The media wanted to hammer their political talking point home until it replaced the image of President Trump walking through an area that the night before had been given over to lawless mobs. So repeat they did: Tear gas, peaceful, photo op. Tear gas, peaceful, photo op. Tear gas, peaceful, photo op.

They would repeat it as much as necessary to replace the images of the buildings on fire, the rampant looting, the physical assaults — and a political leader walking through these areas to say the mobs would not triumph over Americans and rule of law.

There were elements of truth hidden among the deception. It was of course a “photo op,” in the same way that nearly all public things politicians do are photo ops. It is a common trope, in fact, for politicians to ride subways after accidents, or fly over areas devastated by hurricanes, or walk through areas beset by violence. Trump didn’t invent this common political maneuver and it’s not usually considered bad for politicians to not just speak but show what they intend to convey.

And there were of course peaceful protesters, even if everyone knows that the peaceful protests have been beset by horrific violence across much of the country. That some police were injured on Monday night in Lafayette Park from bricks and rocks being thrown doesn’t mean everyone was throwing bricks and rocks at police or planning more violent attacks with caches of weapons police said they found on the street. That some people were grabbing for their weapons, according to the Park Police, doesn’t mean everyone was threatening the peace that way.
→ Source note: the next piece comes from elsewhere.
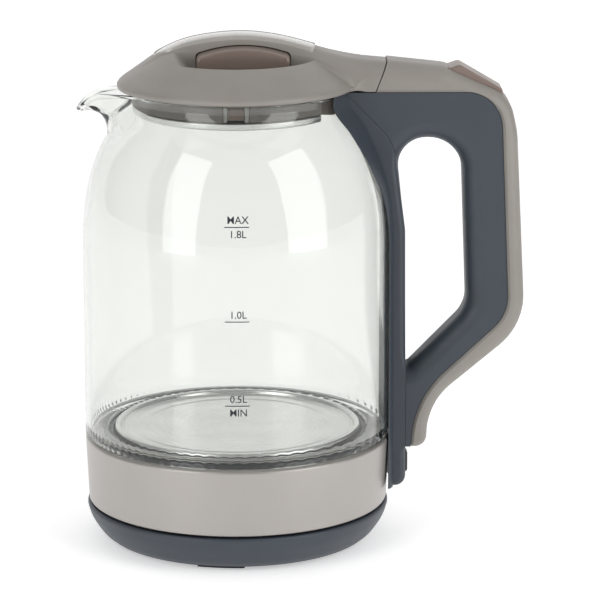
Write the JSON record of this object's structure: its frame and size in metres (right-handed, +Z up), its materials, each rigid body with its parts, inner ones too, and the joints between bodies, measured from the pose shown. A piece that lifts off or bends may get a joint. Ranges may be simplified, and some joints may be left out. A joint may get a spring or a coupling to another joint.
{
  "type": "electric kettle",
  "caption": "Cordless glass electric kettle with a loop handle, a domed lift-out lid with squeeze buttons, a pouring lip and a round power base.",
  "frame": {"origin": "on the surface the feet stand on, at the middle of the whole kettle's box; the jug's axis is 30.1 mm towards -X from it", "axes": "+Z up along the jug's axis, +X from the jug towards the handle, the spout pointing to -X; Y is across the handle"},
  "size_m": [0.2105, 0.1456, 0.2426],
  "materials": {
    "dark_plastic": "fine matte blue-grey moulding",
    "light_plastic": "satin warm grey moulding",
    "bronze_plastic": "satin bronze-brown moulding",
    "gloss_trim": "glossy warm grey insert with a bright edge",
    "pale_plastic": "pale grey moulding",
    "black_plastic": "black heat-resistant moulding",
    "rubber_foot": "soft black rubber",
    "brass_contact": "bright contact brass",
    "steel": "fine brushed stainless steel",
    "aluminium": "pressed aluminium",
    "silicone": "milky silicone",
    "satin_band": "satin metallic warm grey lacquer",
    "glass": "clear borosilicate glass"
  },
  "bodies": {
    "power_base": {"base_cover": "dark_plastic", "base_plate": "dark_plastic", "base_foot_1": "rubber_foot", "base_foot_2": "rubber_foot", "base_foot_3": "rubber_foot", "base_screw_1": "steel", "base_screw_2": "steel", "base_screw_3": "steel", "connector_tower": "black_plastic", "centre_pin": "brass_contact", "inner_contact_ring": "brass_contact", "outer_contact_ring": "brass_contact", "cord_gland": "rubber_foot"},
    "jug": {"glass_jug": "glass", "heating_plate": "steel", "plate_seal": "silicone", "diffuser_plate": "aluminium", "heating_element": "steel", "jug_connector": "black_plastic", "bimetal_disc_1": "brass_contact", "bimetal_disc_2": "brass_contact", "lower_band": "satin_band", "bottom_cover": "dark_plastic", "bottom_screw_1": "steel", "bottom_screw_2": "steel", "bottom_screw_3": "steel", "handle_strap": "dark_plastic", "handle_grip": "dark_plastic", "handle_cover": "light_plastic", "switch_housing": "black_plastic", "steam_bimetal": "brass_contact", "steam_tube": "silicone", "switch_pin": "steel", "wire_loom": "black_plastic", "indicator_lens": "black_plastic", "indicator_board": "aluminium", "steam_inlet": "bronze_plastic"},
    "lid": {"lid_cover": "light_plastic", "lid_trim": "gloss_trim", "lid_plug": "light_plastic", "lid_pan": "steel", "lid_seal": "silicone", "latch_frame_front": "pale_plastic", "latch_frame_back": "pale_plastic", "latch_spring_front": "steel", "latch_spring_back": "steel", "lid_screw_1": "steel", "lid_screw_2": "steel"},
    "front_button": {"lid_button_front": "bronze_plastic", "latch_bolt_front": "bronze_plastic"},
    "back_button": {"lid_button_back": "bronze_plastic", "latch_bolt_back": "bronze_plastic"},
    "switch": {"power_switch": "bronze_plastic"}
  },
  "joints": [
    {"name": "jug_lift", "type": "slide", "parent": "power_base", "child": "jug", "axis": [0, 0, 1], "range_m": [0, 0.12]},
    {"name": "lid_lift", "type": "slide", "parent": "jug", "child": "lid", "axis": [0, 0, 1], "range_m": [0, 0.06]},
    {"name": "front_button_press", "type": "slide", "parent": "lid", "child": "front_button", "axis": [0, 1, 0], "range_m": [0, 0.003], "stiffness_N_per_m": 800, "springref_m": -0.002},
    {"name": "back_button_press", "type": "slide", "parent": "lid", "child": "back_button", "axis": [0, -1, 0], "range_m": [0, 0.003], "stiffness_N_per_m": 800, "springref_m": -0.002},
    {"name": "switch_press", "type": "hinge", "parent": "jug", "child": "switch", "pos_m": [0.081, 0, 0.212], "axis": [0, -1, 0], "range_deg": [0, 5]}
  ]
}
Only a media that willfully downplayed the violence across American cities, that has led to death, injuries, widespread property destruction, fires, looting, and more, would claim that the police sound crazy to be discussing the violence they faced on Monday because some other group of people on the street were peaceful.

And even with the completely false claim of tear gas being used, it wasn’t invented out of whole cloth. Smoke canisters were clearly deployed, and pepper balls were also used. Pepper balls can be quite irritating.

But “public display” doesn’t sound as nefarious and dismissive as “photo op” does. “Partially violent” doesn’t sound as sympathetic as “peaceful” does. And “irritant” doesn’t pack the powerful punch that “tear gas” does.

The media chose political messaging over factual reporting. And it’s not nitpicking to demand precision on these things from an industry that claims to report accurately. Each falsehood by the media was used in a direction that was hostile to those Americans who don’t share the dominant media position that America is irredeemably evil.

For people who are adamant that the violent riot portion of protests be downplayed or ignored, even pepper balls are an egregious violation. But for those who see how millions of mistruths pile upon each other to create false narratives that always go in the same political direction, facts still matter and are worth fighting for.